* [What you will do]: Give every line below again, exactly.
## begin Given material
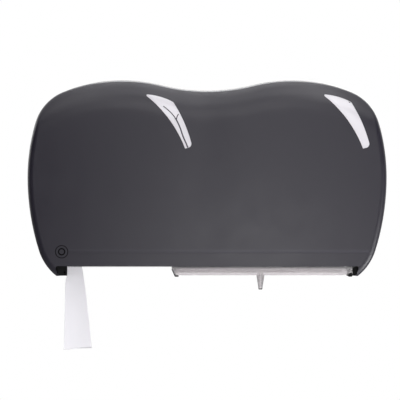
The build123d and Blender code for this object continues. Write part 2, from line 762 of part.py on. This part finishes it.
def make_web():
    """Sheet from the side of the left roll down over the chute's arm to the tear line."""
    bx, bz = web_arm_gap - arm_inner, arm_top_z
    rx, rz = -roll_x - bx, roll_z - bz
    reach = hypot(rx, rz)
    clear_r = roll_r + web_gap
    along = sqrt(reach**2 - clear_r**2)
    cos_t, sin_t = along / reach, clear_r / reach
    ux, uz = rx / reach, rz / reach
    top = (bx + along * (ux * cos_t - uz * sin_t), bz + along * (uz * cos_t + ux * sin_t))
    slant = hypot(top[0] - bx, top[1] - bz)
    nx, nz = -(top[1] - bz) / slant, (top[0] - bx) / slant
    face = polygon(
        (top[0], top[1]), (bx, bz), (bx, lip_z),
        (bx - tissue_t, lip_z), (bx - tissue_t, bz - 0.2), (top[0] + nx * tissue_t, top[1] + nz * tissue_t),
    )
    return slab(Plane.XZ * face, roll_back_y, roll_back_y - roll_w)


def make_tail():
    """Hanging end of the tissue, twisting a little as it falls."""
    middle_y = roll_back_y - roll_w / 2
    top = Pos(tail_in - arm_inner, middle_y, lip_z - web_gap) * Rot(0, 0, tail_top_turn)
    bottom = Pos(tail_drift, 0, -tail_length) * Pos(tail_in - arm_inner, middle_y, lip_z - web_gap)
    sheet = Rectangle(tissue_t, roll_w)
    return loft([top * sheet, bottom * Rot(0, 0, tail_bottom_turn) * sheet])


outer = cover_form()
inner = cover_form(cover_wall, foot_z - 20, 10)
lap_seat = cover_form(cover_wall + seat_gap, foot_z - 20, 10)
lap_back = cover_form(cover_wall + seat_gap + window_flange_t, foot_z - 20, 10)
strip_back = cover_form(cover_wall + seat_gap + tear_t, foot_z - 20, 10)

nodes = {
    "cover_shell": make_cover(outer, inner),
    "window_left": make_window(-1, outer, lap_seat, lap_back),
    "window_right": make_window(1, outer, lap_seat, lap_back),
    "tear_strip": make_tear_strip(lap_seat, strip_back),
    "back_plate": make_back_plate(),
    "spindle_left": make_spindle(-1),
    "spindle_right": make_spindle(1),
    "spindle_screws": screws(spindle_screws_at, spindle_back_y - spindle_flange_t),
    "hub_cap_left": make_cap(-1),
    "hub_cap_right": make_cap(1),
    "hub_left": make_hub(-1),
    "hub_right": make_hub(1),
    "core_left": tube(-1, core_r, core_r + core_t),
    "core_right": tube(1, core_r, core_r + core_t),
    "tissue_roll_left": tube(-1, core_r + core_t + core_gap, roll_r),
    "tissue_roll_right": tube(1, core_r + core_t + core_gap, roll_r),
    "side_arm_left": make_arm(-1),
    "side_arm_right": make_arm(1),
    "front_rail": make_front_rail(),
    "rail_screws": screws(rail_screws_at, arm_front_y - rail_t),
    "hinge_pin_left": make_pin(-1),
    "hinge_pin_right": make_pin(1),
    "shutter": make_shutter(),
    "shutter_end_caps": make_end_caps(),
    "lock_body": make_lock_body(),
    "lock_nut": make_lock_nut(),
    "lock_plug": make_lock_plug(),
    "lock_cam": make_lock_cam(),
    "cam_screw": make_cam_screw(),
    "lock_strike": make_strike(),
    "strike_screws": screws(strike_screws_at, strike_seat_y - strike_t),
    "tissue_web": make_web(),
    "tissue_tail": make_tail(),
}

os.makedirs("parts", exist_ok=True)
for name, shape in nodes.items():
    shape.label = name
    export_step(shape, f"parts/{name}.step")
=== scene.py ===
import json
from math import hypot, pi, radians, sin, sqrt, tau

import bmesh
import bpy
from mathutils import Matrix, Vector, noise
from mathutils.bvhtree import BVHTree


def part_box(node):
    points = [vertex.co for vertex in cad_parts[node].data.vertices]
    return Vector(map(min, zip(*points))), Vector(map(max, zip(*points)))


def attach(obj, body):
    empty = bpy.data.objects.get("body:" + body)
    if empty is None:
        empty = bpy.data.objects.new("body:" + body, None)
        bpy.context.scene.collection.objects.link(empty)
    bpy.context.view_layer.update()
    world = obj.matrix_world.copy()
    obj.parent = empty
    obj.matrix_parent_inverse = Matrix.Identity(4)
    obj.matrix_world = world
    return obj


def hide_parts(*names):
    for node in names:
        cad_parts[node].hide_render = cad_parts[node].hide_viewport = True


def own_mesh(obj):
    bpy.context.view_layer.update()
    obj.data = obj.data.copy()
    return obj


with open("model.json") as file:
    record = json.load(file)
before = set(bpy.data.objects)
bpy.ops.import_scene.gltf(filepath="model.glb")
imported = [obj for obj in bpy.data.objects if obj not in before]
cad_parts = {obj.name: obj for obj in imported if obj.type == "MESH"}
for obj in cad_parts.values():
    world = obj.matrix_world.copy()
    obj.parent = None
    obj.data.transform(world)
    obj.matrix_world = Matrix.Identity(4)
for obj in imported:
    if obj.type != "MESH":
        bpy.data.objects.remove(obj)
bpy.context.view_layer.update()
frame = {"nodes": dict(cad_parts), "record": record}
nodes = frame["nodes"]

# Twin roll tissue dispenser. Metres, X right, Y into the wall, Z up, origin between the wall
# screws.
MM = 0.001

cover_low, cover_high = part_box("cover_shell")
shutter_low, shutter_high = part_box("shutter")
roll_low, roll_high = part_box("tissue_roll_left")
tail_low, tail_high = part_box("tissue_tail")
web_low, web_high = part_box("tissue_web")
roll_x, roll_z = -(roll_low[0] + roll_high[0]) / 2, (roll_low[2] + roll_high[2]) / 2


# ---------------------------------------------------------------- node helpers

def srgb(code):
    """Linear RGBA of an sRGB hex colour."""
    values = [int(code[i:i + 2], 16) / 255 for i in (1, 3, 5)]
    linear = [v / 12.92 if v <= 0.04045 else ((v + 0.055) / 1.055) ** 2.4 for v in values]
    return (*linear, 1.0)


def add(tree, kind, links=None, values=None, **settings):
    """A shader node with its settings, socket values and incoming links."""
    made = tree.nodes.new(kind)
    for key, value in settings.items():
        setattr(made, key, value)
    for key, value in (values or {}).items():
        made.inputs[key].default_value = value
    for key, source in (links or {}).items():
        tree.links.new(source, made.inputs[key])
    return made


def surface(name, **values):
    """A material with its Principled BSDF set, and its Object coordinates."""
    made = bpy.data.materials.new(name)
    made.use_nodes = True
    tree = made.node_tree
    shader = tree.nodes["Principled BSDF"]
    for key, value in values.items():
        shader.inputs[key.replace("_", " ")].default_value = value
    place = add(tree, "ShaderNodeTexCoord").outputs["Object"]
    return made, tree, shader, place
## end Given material
* [Output for this exercise]:
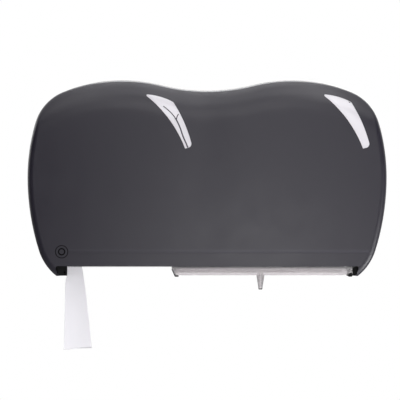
The build123d and Blender code for this object continues. Write part 2, from line 762 of part.py on. This part finishes it.
def make_web():
    """Sheet from the side of the left roll down over the chute's arm to the tear line."""
    bx, bz = web_arm_gap - arm_inner, arm_top_z
    rx, rz = -roll_x - bx, roll_z - bz
    reach = hypot(rx, rz)
    clear_r = roll_r + web_gap
    along = sqrt(reach**2 - clear_r**2)
    cos_t, sin_t = along / reach, clear_r / reach
    ux, uz = rx / reach, rz / reach
    top = (bx + along * (ux * cos_t - uz * sin_t), bz + along * (uz * cos_t + ux * sin_t))
    slant = hypot(top[0] - bx, top[1] - bz)
    nx, nz = -(top[1] - bz) / slant, (top[0] - bx) / slant
    face = polygon(
        (top[0], top[1]), (bx, bz), (bx, lip_z),
        (bx - tissue_t, lip_z), (bx - tissue_t, bz - 0.2), (top[0] + nx * tissue_t, top[1] + nz * tissue_t),
    )
    return slab(Plane.XZ * face, roll_back_y, roll_back_y - roll_w)


def make_tail():
    """Hanging end of the tissue, twisting a little as it falls."""
    middle_y = roll_back_y - roll_w / 2
    top = Pos(tail_in - arm_inner, middle_y, lip_z - web_gap) * Rot(0, 0, tail_top_turn)
    bottom = Pos(tail_drift, 0, -tail_length) * Pos(tail_in - arm_inner, middle_y, lip_z - web_gap)
    sheet = Rectangle(tissue_t, roll_w)
    return loft([top * sheet, bottom * Rot(0, 0, tail_bottom_turn) * sheet])


outer = cover_form()
inner = cover_form(cover_wall, foot_z - 20, 10)
lap_seat = cover_form(cover_wall + seat_gap, foot_z - 20, 10)
lap_back = cover_form(cover_wall + seat_gap + window_flange_t, foot_z - 20, 10)
strip_back = cover_form(cover_wall + seat_gap + tear_t, foot_z - 20, 10)

nodes = {
    "cover_shell": make_cover(outer, inner),
    "window_left": make_window(-1, outer, lap_seat, lap_back),
    "window_right": make_window(1, outer, lap_seat, lap_back),
    "tear_strip": make_tear_strip(lap_seat, strip_back),
    "back_plate": make_back_plate(),
    "spindle_left": make_spindle(-1),
    "spindle_right": make_spindle(1),
    "spindle_screws": screws(spindle_screws_at, spindle_back_y - spindle_flange_t),
    "hub_cap_left": make_cap(-1),
    "hub_cap_right": make_cap(1),
    "hub_left": make_hub(-1),
    "hub_right": make_hub(1),
    "core_left": tube(-1, core_r, core_r + core_t),
    "core_right": tube(1, core_r, core_r + core_t),
    "tissue_roll_left": tube(-1, core_r + core_t + core_gap, roll_r),
    "tissue_roll_right": tube(1, core_r + core_t + core_gap, roll_r),
    "side_arm_left": make_arm(-1),
    "side_arm_right": make_arm(1),
    "front_rail": make_front_rail(),
    "rail_screws": screws(rail_screws_at, arm_front_y - rail_t),
    "hinge_pin_left": make_pin(-1),
    "hinge_pin_right": make_pin(1),
    "shutter": make_shutter(),
    "shutter_end_caps": make_end_caps(),
    "lock_body": make_lock_body(),
    "lock_nut": make_lock_nut(),
    "lock_plug": make_lock_plug(),
    "lock_cam": make_lock_cam(),
    "cam_screw": make_cam_screw(),
    "lock_strike": make_strike(),
    "strike_screws": screws(strike_screws_at, strike_seat_y - strike_t),
    "tissue_web": make_web(),
    "tissue_tail": make_tail(),
}

os.makedirs("parts", exist_ok=True)
for name, shape in nodes.items():
    shape.label = name
    export_step(shape, f"parts/{name}.step")
=== scene.py ===
import json
from math import hypot, pi, radians, sin, sqrt, tau

import bmesh
import bpy
from mathutils import Matrix, Vector, noise
from mathutils.bvhtree import BVHTree


def part_box(node):
    points = [vertex.co for vertex in cad_parts[node].data.vertices]
    return Vector(map(min, zip(*points))), Vector(map(max, zip(*points)))


def attach(obj, body):
    empty = bpy.data.objects.get("body:" + body)
    if empty is None:
        empty = bpy.data.objects.new("body:" + body, None)
        bpy.context.scene.collection.objects.link(empty)
    bpy.context.view_layer.update()
    world = obj.matrix_world.copy()
    obj.parent = empty
    obj.matrix_parent_inverse = Matrix.Identity(4)
    obj.matrix_world = world
    return obj


def hide_parts(*names):
    for node in names:
        cad_parts[node].hide_render = cad_parts[node].hide_viewport = True


def own_mesh(obj):
    bpy.context.view_layer.update()
    obj.data = obj.data.copy()
    return obj


with open("model.json") as file:
    record = json.load(file)
before = set(bpy.data.objects)
bpy.ops.import_scene.gltf(filepath="model.glb")
imported = [obj for obj in bpy.data.objects if obj not in before]
cad_parts = {obj.name: obj for obj in imported if obj.type == "MESH"}
for obj in cad_parts.values():
    world = obj.matrix_world.copy()
    obj.parent = None
    obj.data.transform(world)
    obj.matrix_world = Matrix.Identity(4)
for obj in imported:
    if obj.type != "MESH":
        bpy.data.objects.remove(obj)
bpy.context.view_layer.update()
frame = {"nodes": dict(cad_parts), "record": record}
nodes = frame["nodes"]

# Twin roll tissue dispenser. Metres, X right, Y into the wall, Z up, origin between the wall
# screws.
MM = 0.001

cover_low, cover_high = part_box("cover_shell")
shutter_low, shutter_high = part_box("shutter")
roll_low, roll_high = part_box("tissue_roll_left")
tail_low, tail_high = part_box("tissue_tail")
web_low, web_high = part_box("tissue_web")
roll_x, roll_z = -(roll_low[0] + roll_high[0]) / 2, (roll_low[2] + roll_high[2]) / 2


# ---------------------------------------------------------------- node helpers

def srgb(code):
    """Linear RGBA of an sRGB hex colour."""
    values = [int(code[i:i + 2], 16) / 255 for i in (1, 3, 5)]
    linear = [v / 12.92 if v <= 0.04045 else ((v + 0.055) / 1.055) ** 2.4 for v in values]
    return (*linear, 1.0)


def add(tree, kind, links=None, values=None, **settings):
    """A shader node with its settings, socket values and incoming links."""
    made = tree.nodes.new(kind)
    for key, value in settings.items():
        setattr(made, key, value)
    for key, value in (values or {}).items():
        made.inputs[key].default_value = value
    for key, source in (links or {}).items():
        tree.links.new(source, made.inputs[key])
    return made


def surface(name, **values):
    """A material with its Principled BSDF set, and its Object coordinates."""
    made = bpy.data.materials.new(name)
    made.use_nodes = True
    tree = made.node_tree
    shader = tree.nodes["Principled BSDF"]
    for key, value in values.items():
        shader.inputs[key.replace("_", " ")].default_value = value
    place = add(tree, "ShaderNodeTexCoord").outputs["Object"]
    return made, tree, shader, place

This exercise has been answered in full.